First, let’s find \(\vec u_3\) by normalizing \(\vec n_1\):
$$ \|\vec n_1\| = \sqrt{(-2)^2 + 1^2 + 1^2} = \sqrt{6} \qquad \vec u_3 = \frac{1}{\sqrt{6}} \begin{bmatrix} 2\\\\ -1\\\\ -1\\\\ 0 \end{bmatrix} $$
Next, we find the error of the projection of \(\vec n_2\) onto \(\vec u_3\).
$$ \begin{align*} \vec e &= \vec n_2 - \text{proj}_{\vec u_3}(\vec n_2) \\\\ &= \vec n_2 - (\vec u_3 \cdot \vec n_2) \vec u_3 \\\\ &= \begin{bmatrix} 2 \\\\ 2 \\\\ 0 \\\\ -1 \end{bmatrix} - \left( \frac{1}{\sqrt{6}} \begin{bmatrix} 2 \\\\ -1 \\\\ -1 \\\\ 0 \end{bmatrix} \cdot \begin{bmatrix} 2 \\\\ 2 \\\\ 0 \\\\ -1 \end{bmatrix} \right) \frac{1}{\sqrt{6}} \begin{bmatrix} 2 \\\\ -1 \\\\ -1 \\\\ 0 \end{bmatrix} \\\\ &= \begin{bmatrix} 2 \\\\ 2 \\\\ 0 \\\\ -1 \end{bmatrix} - \frac{1}{3} \begin{bmatrix} 2 \\\\ -1 \\\\ -1 \\\\ 0 \end{bmatrix} \\\\ &= \begin{bmatrix} 4/3 \\\\ 7/3 \\\\ 1/3 \\\\ -1 \end{bmatrix} \end{align*} $$
As a unit vector, this is
$$ \vec u_4 = \frac{\vec e}{\lVert \vec e \rVert} = \frac{1}{5\sqrt{3}} \begin{bmatrix} 4\\\\ 7\\\\ 1\\\\ -3 \end{bmatrix} $$
With these two additional vectors, the full \(U\) matrix is
$$ U = \begin{bmatrix} \frac{2}{\sqrt{50}} & -\frac{1}{5} & \frac{2}{\sqrt{6}} & \frac{4}{5\sqrt{3}} \\\\[6pt] \frac{1}{\sqrt{50}} & \frac{2}{5} & -\frac{1}{\sqrt{6}} & \frac{7}{5\sqrt{3}} \\\\[6pt] \frac{3}{\sqrt{50}} & -\frac{4}{5} & -\frac{1}{\sqrt{6}} & \frac{1}{5\sqrt{3}} \\\\[6pt] \frac{6}{\sqrt{50}} & \frac{2}{5} & 0 & -\frac{3}{5\sqrt{3}} \end{bmatrix} $$
which is now a complete orthonormal basis of \(\mathbb{R}^4\). These were not the only two choices of \(\vec u_3\) and \(\vec u_4\): there are infinitely many orthonormal bases for \(\text{nullsp}(X^T)\), and any of them could have been used.

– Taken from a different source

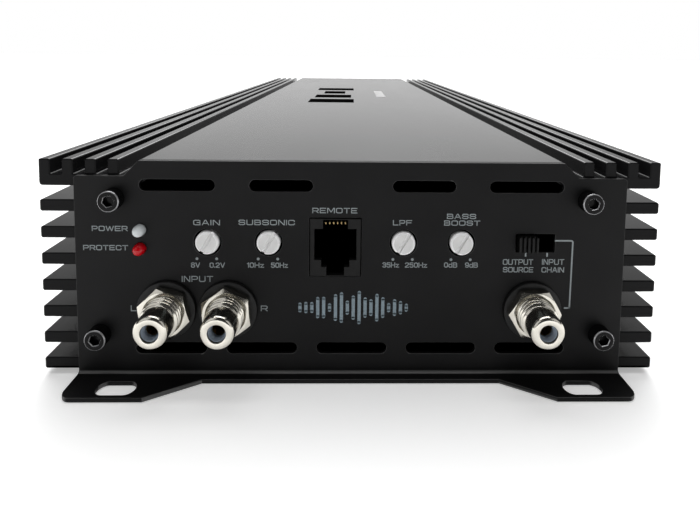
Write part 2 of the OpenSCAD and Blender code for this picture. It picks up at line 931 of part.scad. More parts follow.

So, finally, the SVD of \(X = \begin{bmatrix} 1 & 0\\ 0 & 1\\ 2 & -1\\ 2 & 2 \end{bmatrix}\) is:
$$ X = \underbrace{ \begin{bmatrix} \frac{2}{\sqrt{50}} & -\frac{1}{5} & \frac{2}{\sqrt{6}} & \frac{4}{5\sqrt{3}} \\\\[6pt] \frac{1}{\sqrt{50}} & \frac{2}{5} & -\frac{1}{\sqrt{6}} & \frac{7}{5\sqrt{3}} \\\\[6pt] \frac{3}{\sqrt{50}} & -\frac{4}{5} & -\frac{1}{\sqrt{6}} & \frac{1}{5\sqrt{3}} \\\\[6pt] \frac{6}{\sqrt{50}} & \frac{2}{5} & 0 & -\frac{3}{5\sqrt{3}} \end{bmatrix} }_{U} \; \underbrace{ \begin{bmatrix} \sqrt{10} & 0 \\\\ 0 & \sqrt{5} \\\\ 0 & 0 \\\\ 0 & 0 \end{bmatrix} }_{\Sigma} \; \underbrace{ \begin{bmatrix} \frac{2}{\sqrt{5}} & \frac{1}{\sqrt{5}} \\\\ \frac{1}{\sqrt{5}} & -\frac{2}{\sqrt{5}} \end{bmatrix} }_{V^T} $$
(ii) Observe that no new computation is needed to obtain the SVD of \(X^T\). Transposing the decomposition \(X = U \Sigma V^T\) gives
$$ X^T = V \Sigma U^T, $$
which is already an SVD because \(\Sigma\) is diagonal and both \(U\) and \(V\) are orthonormal. Thus the left singular vectors of \(X\) become the right singular vectors of \(X^T\), the right singular vectors of \(X\) become the left singular vectors of \(X^T\), and the singular values remain unchanged. This reuse of the original computation highlights the symmetry built into the singular value decomposition.